If the young lad was typical, with his five loaves of barley bread and two fish, then there was plenty of food to be found in the crowd to be shared.


That is, of course, if one is incapable of suspending disbelief and looking at the scene with open eyes and mind.


Walking on the water is not so easy to explain away.  There is that famous story of the recent Israeli entrepreneur in the Holy Land.  He placed stepping stones just under the surface of the Sea of Galilee at just the right distance so that people could walk out into the water on them and have their photograph taken, walking on the water.


But some serious scholars have made a stab at explaining this miracle story.  The argument goes like this.  At the traditional place where this miracle of walking on the water is said to have occurred, the Sea of Galilee is only four miles wide.  And since the disciples had already rowed three or four miles, if one takes the latter distance, they had almost completed the journey.  They must have seen Jesus walking along the edge of the water and, given the heaving of the sea from the strong wind that was blowing, thought he was walking on the water when he was only alongside the sea at the edge of the banks.  (2)


I myself find all this very interesting.  But I prefer to suspend disbelief and accept the miracles as having actually happened. For then, and only then, can we set aside the trappings of skepticism and come to grips with what these two stories actually mean and what they have to tell us today.


In the two stories in this reading, Jesus is the one through whom God rescues and saves, on the one hand, and fully provides for the people’s needs, on the other. All that God’s people need comes from the hand of Christ; he embodies the saving and sustaining presence of God. …the one who supplies what gives and sustains life. (3)

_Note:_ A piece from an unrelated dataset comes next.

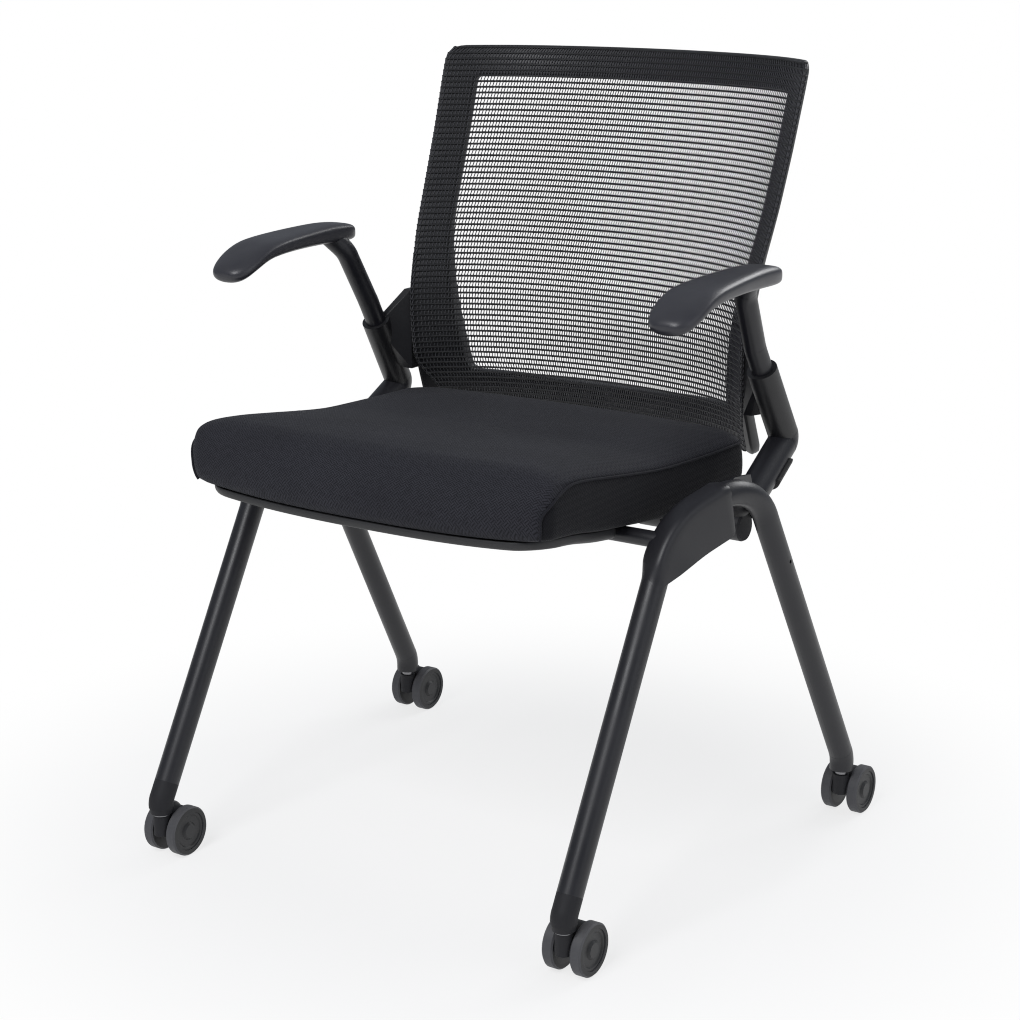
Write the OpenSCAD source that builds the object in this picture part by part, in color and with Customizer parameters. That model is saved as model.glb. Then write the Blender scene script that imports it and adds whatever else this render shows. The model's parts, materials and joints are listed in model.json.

Albert Schweitzer said it best just over a hundred years ago:   "He comes to us as One unknown, without a name, as of old, by the lake-side, He came to those men who knew Him not.

He speaks to us the same word: 'Follow thou me!' and sets us to the tasks which He has to fulfill for our time.  He commands.  

And to those who obey Him, whether they be wise or simple, He will reveal Himself in the toils, the conflicts, the sufferings which they shall pass through in His fellowship, and as an ineffable mystery, they shall learn in their own experience Who He is." (4)





1.  William Barclay, The Gospel of John, I, pp 202-203.

2.  Barclay, op. cit., p. 208.

3.  Jerry L Sumney, Exegesis, Lectionary Homiletics for John 6:1-21,

4.  Albert Schweitzer, The Quest for the Historical Jesus, 1906.